**What the task asks**
Write out exactly the lines below that run from the one containing "const group = new THREE.Group();" through the one containing "bpy.data.objects.remove(obj)", both included, with no other lines.

+ + + + +

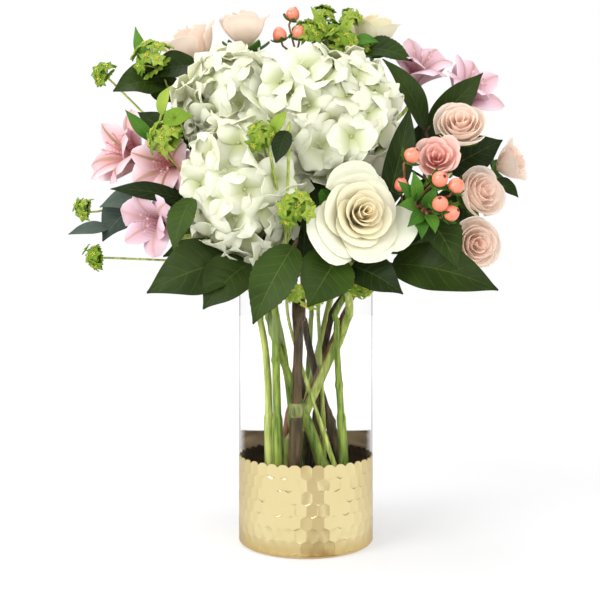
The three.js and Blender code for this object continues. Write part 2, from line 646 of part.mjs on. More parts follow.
// ---------------------------------------------------------------- foliage, umbels, berries
// A leaf on its stalk: folded along its midrib, bowed along its length, with a waved edge. The
// stalk is the stretch with t below 0, a narrow strip along its own route.
function leafBlade({ foot, tip, width, bow }, stalk, extra = 0) {
  const { along, up, side, length } = leafFrame(foot, tip);
  const curve = new THREE.CatmullRomCurve3(stalk.points, false, 'centripetal');
  const surface = (s, t) => {
    if (t < 0) {
      const way = curve.getTangent(1 + t);
      const flat = side.clone().addScaledVector(way, -side.dot(way)).normalize();
      return curve.getPoint(1 + t).addScaledVector(flat, (stalk.radius + extra) * s);
    }
    const half = 0.5 * width * Math.sin(Math.PI * (0.06 + 0.9 * t ** 0.85)) ** 0.75 + extra;
    const wave = 0.05 * width * Math.sin(9 * t + 2 * s) * s * s;
    const lift = bow * length * 4 * t * (1 - t) + 0.3 * half * Math.abs(s) + wave;
    return foot.clone().addScaledVector(along, length * t).addScaledVector(side, half * s)
      .addScaledVector(up, lift);
  };
  const stops = [-1, ...(curve.getLength() > 30 ? [-0.5] : []), 0];
  stops.push(...(width > 30 ? [0.3, 0.65, 1] : [0.42, 1]));
  return blade(surface, 2, stops, LEAF + 2 * extra);
}

function leafFrame(foot, tip) {
  const along = tip.clone().sub(foot);
  const length = along.length();
  along.normalize();
  const up = at(foot.x + tip.x, foot.y + tip.y, 0).normalize();
  up.add(foot.y < BACK ? at(0, -2, 0.6) : at(0, 1.2, 0.6));
  up.addScaledVector(along, -up.dot(along)).normalize();
  return { along, up, side: along.clone().cross(up), length };
}

// A star-shaped bract round a knot of tiny flowers, on a three-sided stalk of length `drop`.
function umbellet(radius, drop) {
  const points = [at(0, 0, 0.2 * radius)];
  for (let k = 0; k < 10; k += 1) {
    const reach = radius * (k % 2 ? 0.56 : 1);
    points.push(polar(reach, (TURN * k) / 10, k % 2 ? -0.5 : 0));
  }
  for (let k = 0; k < 3; k += 1) {
    points.push(polar(1, (TURN * (k + 0.5)) / 3, -0.5 * radius));
  }
  points.push(at(0, 0, -drop - 2));
  const faces = [];
  const under = [11, 11, 11, 12, 12, 12, 12, 13, 13, 11];
  for (let k = 0; k < 10; k += 1) {
    const [a, b] = [1 + k, 1 + ((k + 1) % 10)];
    faces.push(0, a, b, b, a, under[k]);
    if (under[k] !== under[(k + 1) % 10]) faces.push(under[(k + 1) % 10], b, under[k]);
  }
  for (let k = 0; k < 3; k += 1) faces.push(11 + k, 14, 11 + ((k + 1) % 3));
  return shell(points, faces);
}

function umbel(middle, radius, count) {
  const axis = middle.clone().sub(HEART).normalize();
  const hub = middle.clone().addScaledVector(axis, -0.9 * radius);
  const turn = new THREE.Quaternion().setFromUnitVectors(at(0, 0, 1), axis);
  const size = 0.32 * radius + 1.8;
  const knot = toSolid(new THREE.OctahedronGeometry(2)).translate(hub.toArray());
  const rays = Array.from({ length: count }, (_, k) => {
    const inner = k === 0 && count > 3;
    const way = polar(inner ? 0.1 : 0.75, (TURN * k) / (count > 3 ? count - 1 : count), 0.95);
    way.applyQuaternion(turn).multiplyScalar(radius);
    return place(umbellet(size, way.length() + 0.5), hub.clone().add(way), way);
  });
  return { solids: [knot, ...rays], hub };
}

// A berry with its ring of sepals, on the end of its stalk.
function berry(spot, size) {
  const profile = [
    [0, -1.75], [0.22, -1.02], [0.98, -0.8], [0.94, 0.1], [0.55, 0.9], [0, 1.08],
  ];
  return place(toSolid(lathe(profile, 5)), spot, spot.clone().sub(HEART), size);
}

// ---------------------------------------------------------------- vase, gilt foot, water
function glassVase() {
  const inner = VASE.radius - VASE.wall;
  const seat = GILT.radius - GILT.skin - GAP;
  const shoulder = GILT.top + GAP;
  return toSolid(lathe([
    [0, GILT.footPlate + GAP], [seat - GILT.bevel, GILT.footPlate + GAP],
    [seat, GILT.footPlate + GILT.bevel + GAP], [seat, shoulder],
    [VASE.radius, shoulder + 1], [VASE.radius, VASE.height], [inner, VASE.height],
    [inner, VASE.floor], [0, VASE.floor],
  ], VASE.sides));
}

// The gilt foot: a honeycomb of hammered hollows with a scalloped upper edge.
function giltFoot() {
  const { radius, rows, peak, shoulder, dimple, footRadius, top } = GILT;
  const rowPitch = peak + shoulder;
  const around = VASE.sides;
  const points = [];
  const spotOf = new Map();
  const spot = (half, z, r) => {
    const turns = ((half % (2 * around)) + 2 * around) % (2 * around);
    const key = `${turns}/${z.toFixed(2)}`;
    if (!spotOf.has(key)) {
      spotOf.set(key, points.length);
      points.push(polar(r, (Math.PI * turns) / around, z));
    }
    return spotOf.get(key);
  };
  const faces = [];
  const fan = (middle, ring) => ring.forEach((a, k) => {
    faces.push(middle, a, ring[(k + 1) % ring.length]);
  });
  for (let row = 0; row < rows; row += 1) {
    const z = top - peak - row * rowPitch;
    for (let cell = 0; cell < around; cell += 1) {
      const half = 2 * cell + (row % 2);
      const ring = [[1, -shoulder], [1, shoulder], [0, peak], [-1, shoulder], [-1, -shoulder], [0, -peak]]
        .map(([step, rise]) => spot(half + step, z + rise, radius));
      fan(spot(half, z, radius - dimple), ring);
    }
  }
  const rim = [];
  const hem = [];
  const zTop = top - peak;
  const zLow = top - peak - (rows - 1) * rowPitch;
  for (let half = 0; half < 2 * around; half += 1) {
    const crest = half % 2 === 0;
    const low = (half + rows - 1) % 2 === 0;
    rim.push(spot(half, zTop + (crest ? peak : shoulder), radius));
    hem.push(spot(half, zLow - (low ? peak : shoulder), radius));
  }
  const inside = radius - GILT.skin;
  const ring = (r, z) => Array.from({ length: around }, (_, k) => spot(2 * k, z, r));
  const foot = ring(footRadius, 0);
  const lip = ring(inside, zTop + shoulder - 0.4);
  const heel = ring(inside, GILT.footPlate + GILT.bevel);
  const seat = ring(inside - GILT.bevel, GILT.footPlate);
  zip(faces, hem, foot);
  zip(faces, rim, lip, true);
  [[lip, heel], [heel, seat]].forEach(([upper, lower]) => upper.forEach((a, k) => {
    const next = (k + 1) % around;
    faces.push(a, upper[next], lower[k], upper[next], lower[next], lower[k]);
  }));
  fan(points.push(at(0, 0, GILT.footPlate)) - 1, seat);
  fan(points.push(at(0, 0, 0)) - 1, foot.reverse());
  return shell(points, faces);
}

// Joins a ring of points to a ring of half as many below it, or inside it where `turned` is true.
function zip(faces, fine, coarse, turned = false) {
  coarse.forEach((a, k) => {
    const b = coarse[(k + 1) % coarse.length];
    const [left, middle, right] = [2 * k, 2 * k + 1, (2 * k + 2) % fine.length].map((n) => fine[n]);
    const band = [[a, middle, left], [a, b, middle], [b, right, middle]];
    band.forEach(([u, v, w]) => faces.push(...(turned ? [w, v, u] : [u, v, w])));
  });
}

function water(stems) {
  const radius = VASE.radius - VASE.wall - GAP;
  const bottom = VASE.floor + GAP;
  const body = toSolid(lathe([[0, bottom], [radius, bottom], [radius, WATER_LEVEL], [0, WATER_LEVEL]],
    VASE.sides));
  return body.subtract(join(stems));
}

// ---------------------------------------------------------------- assembly
const mainRoutes = Object.entries(PLANTS).map(([name, plant]) => stemRoute(name, plant));
const mainOf = Object.fromEntries(mainRoutes.map((route) => [route.plant, route]));
const branchRoutes = [];
function branch(plant, end, radius) {
  const route = branchRoute(mainOf[plant], end, radius);
  branchRoutes.push(route);
  return route;
}

Object.entries(PLANTS).forEach(([plant, { heads = [], radius }]) => {
  if (heads.length > 1) {
    heads.forEach((head) => {
      branch(plant, approach(FLOWERS[head]), 0.62 * radius).goal = head;
    });
  }
});
LEAVES.forEach((leaf) => {
  const { along } = leafFrame(leaf.foot, leaf.tip);
  leaf.stalk = branch(leaf.plant, [leaf.foot.clone().addScaledVector(along, -6), leaf.foot], 1);
});
BERRIES.forEach(([plant, spot]) => branch(plant, behind(spot, BERRY), 0.9));
const umbels = UMBELS.map(([plant, ...form]) => ({ plant, ...umbel(...form) }));
umbels.forEach(({ plant, hub }) => branch(plant, [...behind(hub, 5).slice(0, 1), hub], 0.9));
spread([...mainRoutes, ...branchRoutes]);

// Stems of four or five sides; they are cut off flat where they stand in the vase.
function tubeOf(route, extra = 0) {
  const knots = knotsOf(route.points, 0.7);
  if (route.root) return tube(knots, route.radius + extra, route.radius > 1.5 ? 4 : 3);
  knots[0] = knots[0].clone().add(knots[0].clone().sub(knots[1]).setLength(4));
  const whole = tube(knots, route.radius + extra, route.radius > 1.5 ? 5 : 4);
  return extra > 0 ? whole : whole.trimByPlane([0, 0, 1], STEM_FOOT);
}
const stalks = LEAVES.map((leaf) => leaf.stalk);
const routesOf = (plant) => [...mainRoutes, ...branchRoutes]
  .filter((route) => route.plant === plant && !stalks.includes(route));

const flowers = Object.fromEntries(Object.entries(FLOWERS).map(([name, flower]) =>
  [name, largest(trimmed(name, MAKE[flower.kind](flower)).simplify(SLACK))]));
const flowerRoom = Object.entries(flowers).map(([name, solid]) => roomRound(solid, FLOWERS[name].at));

// What a plant carries besides its stems, drawn `extra` larger all round.
function carried(plant, extra = 0) {
  const leaves = LEAVES.filter((leaf) => leaf.plant === plant)
    .map((leaf) => leafBlade(leaf, leaf.stalk, extra));
  const berries = BERRIES.filter((one) => one[0] === plant)
    .map(([, spot]) => berry(spot, BERRY + extra));
  return { leaves, berries };
}

// The convex space that a flower takes up, with air round it.
function roomRound(solid, middle) {
  const { vertProperties } = solid.getMesh();
  const spots = [];
  for (let k = 0; k < vertProperties.length; k += 3) {
    const spot = at(...vertProperties.slice(k, k + 3)).sub(middle);
    spots.push(spot.setLength(spot.length() + 1.6 * GAP).add(middle));
  }
  return toSolid(new ConvexGeometry(spots));
}

const vaseRoom = toSolid(lathe([
  [0, -1], [VASE.radius + 0.8, -1], [VASE.radius + 0.8, VASE.height + 0.5],
  [VASE.radius - VASE.wall - 0.5, VASE.height + 0.5], [VASE.radius - VASE.wall - 0.5, 0], [0, 0],
], VASE.sides));

const near = (a, b) => {
  const [p, q] = [a.boundingBox(), b.boundingBox()];
  return [0, 1, 2].every((k) => p.min[k] < q.max[k] && q.min[k] < p.max[k]);
};
const cutBy = (solid, rooms) => rooms.reduce((left, room) =>
  (near(left, room) ? left.subtract(room) : left), solid);

const order = Object.keys(PLANTS);
const tubes = Object.fromEntries(order.map((plant) =>
  [plant, routesOf(plant).map((route) => tubeOf(route))]));
const tubeRoom = Object.fromEntries(order.map((plant) =>
  [plant, routesOf(plant).map((route) => tubeOf(route, 1.2 * GAP))]));
const umbelsOf = (plant) => umbels.filter((one) => one.plant === plant).flatMap((one) => one.solids);

const taken = []; // rooms of the foliage that is already in place
const greens = {};
order.forEach((plant) => {
  const own = carried(plant);
  const others = order.filter((name) => name !== plant).flatMap((name) => tubeRoom[name]);
  const stems = tubes[plant].map((solid) => cutBy(solid, [...flowerRoom, vaseRoom]));
  const blades = own.leaves.map((solid) =>
    largest(cutBy(solid, [...flowerRoom, vaseRoom, ...others, ...taken])));
  const fruit = own.berries.map((solid) => cutBy(solid, [...flowerRoom, ...others, ...taken]));
  const tops = umbelsOf(plant).map((solid) => cutBy(solid, [...flowerRoom, vaseRoom, ...others, ...taken]));
  greens[plant] = rooted(cutBy(join([...stems, ...blades, ...fruit, ...tops]), taken));
  taken.push(...carried(plant, GAP).leaves, ...carried(plant, 1.2 * GAP).berries,
    ...umbelsOf(plant).map((solid) => roomRound(solid, middleOf(solid))));
});

function middleOf(solid) {
  const { min, max } = solid.boundingBox();
  return at(...min).add(at(...max)).multiplyScalar(0.5);
}

const group = new THREE.Group();
function add(name, solid, material) {
  const mesh = new THREE.Mesh(toGeometry(solid), material);
  mesh.name = name;
  group.add(mesh);
}
add('glass_vase', glassVase(), FINISH.glass);
add('gilt_foot', giltFoot(), FINISH.gilt);
add('water', water(mainRoutes.map((route) => tubeOf(route, 1.5 * GAP))), FINISH.water);
order.forEach((plant) => add(`${plant}_stem`, greens[plant], PLANT_LOOK[plant] ?? FINISH.stem));
Object.entries(flowers).forEach(([name, solid]) => add(name, solid, LOOK[FLOWERS[name].kind]));

export default group;
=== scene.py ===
# %% [markdown]
# # A floral table centrepiece in Blender
#
# White hydrangeas, a large ivory rose, blush spray roses, pink alstroemeria, coral berries, lime
# hare's ear and dark leaves stand in a clear cylinder of glass, whose foot is wrapped in gilded,
# hammered metal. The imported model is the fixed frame: it holds every piece at its real size. Each
# cell below swaps a faceted solid for a fine piece of the same form and gives it its finish.

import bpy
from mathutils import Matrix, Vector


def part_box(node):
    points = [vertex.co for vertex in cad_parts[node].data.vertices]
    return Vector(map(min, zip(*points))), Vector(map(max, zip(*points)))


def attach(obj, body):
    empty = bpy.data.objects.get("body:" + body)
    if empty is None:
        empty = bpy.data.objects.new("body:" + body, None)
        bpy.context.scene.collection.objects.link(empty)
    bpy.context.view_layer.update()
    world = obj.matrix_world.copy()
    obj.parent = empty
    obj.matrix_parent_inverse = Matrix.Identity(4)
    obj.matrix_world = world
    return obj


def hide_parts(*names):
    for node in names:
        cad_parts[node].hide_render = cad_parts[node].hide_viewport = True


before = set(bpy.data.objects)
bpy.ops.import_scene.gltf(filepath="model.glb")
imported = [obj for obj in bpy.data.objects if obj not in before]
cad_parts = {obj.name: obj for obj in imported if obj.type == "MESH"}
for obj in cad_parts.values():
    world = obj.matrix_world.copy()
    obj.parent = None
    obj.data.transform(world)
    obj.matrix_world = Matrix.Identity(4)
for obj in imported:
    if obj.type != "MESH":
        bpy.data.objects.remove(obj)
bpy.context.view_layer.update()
print("nodes in the frame:", len(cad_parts))

# %% Python's own tools, and the values that the whole arrangement shares
import math
import random

import bpy
import numpy as np
from mathutils import Matrix, Quaternion, Vector

MM = 0.001
TURN = 2 * math.pi
GOLDEN = math.pi * (3 - math.sqrt(5))  # the angle that spreads florets evenly over a ball
UP = Vector((0, 0, 1))
HEART = Vector((0, 60, 225)) * MM  # the point that every flower turns away from


def mm(x, y, z):
    """A point given in millimetres, in Blender's metres."""
    return Vector((x, y, z)) * MM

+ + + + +

**Correct output**
const group = new THREE.Group();
function add(name, solid, material) {
  const mesh = new THREE.Mesh(toGeometry(solid), material);
  mesh.name = name;
  group.add(mesh);
}
add('glass_vase', glassVase(), FINISH.glass);
add('gilt_foot', giltFoot(), FINISH.gilt);
add('water', water(mainRoutes.map((route) => tubeOf(route, 1.5 * GAP))), FINISH.water);
order.forEach((plant) => add(`${plant}_stem`, greens[plant], PLANT_LOOK[plant] ?? FINISH.stem));
Object.entries(flowers).forEach(([name, solid]) => add(name, solid, LOOK[FLOWERS[name].kind]));

export default group;
=== scene.py ===
# %% [markdown]
# # A floral table centrepiece in Blender
#
# White hydrangeas, a large ivory rose, blush spray roses, pink alstroemeria, coral berries, lime
# hare's ear and dark leaves stand in a clear cylinder of glass, whose foot is wrapped in gilded,
# hammered metal. The imported model is the fixed frame: it holds every piece at its real size. Each
# cell below swaps a faceted solid for a fine piece of the same form and gives it its finish.

import bpy
from mathutils import Matrix, Vector


def part_box(node):
    points = [vertex.co for vertex in cad_parts[node].data.vertices]
    return Vector(map(min, zip(*points))), Vector(map(max, zip(*points)))


def attach(obj, body):
    empty = bpy.data.objects.get("body:" + body)
    if empty is None:
        empty = bpy.data.objects.new("body:" + body, None)
        bpy.context.scene.collection.objects.link(empty)
    bpy.context.view_layer.update()
    world = obj.matrix_world.copy()
    obj.parent = empty
    obj.matrix_parent_inverse = Matrix.Identity(4)
    obj.matrix_world = world
    return obj


def hide_parts(*names):
    for node in names:
        cad_parts[node].hide_render = cad_parts[node].hide_viewport = True


before = set(bpy.data.objects)
bpy.ops.import_scene.gltf(filepath="model.glb")
imported = [obj for obj in bpy.data.objects if obj not in before]
cad_parts = {obj.name: obj for obj in imported if obj.type == "MESH"}
for obj in cad_parts.values():
    world = obj.matrix_world.copy()
    obj.parent = None
    obj.data.transform(world)
    obj.matrix_world = Matrix.Identity(4)
for obj in imported:
    if obj.type != "MESH":
        bpy.data.objects.remove(obj)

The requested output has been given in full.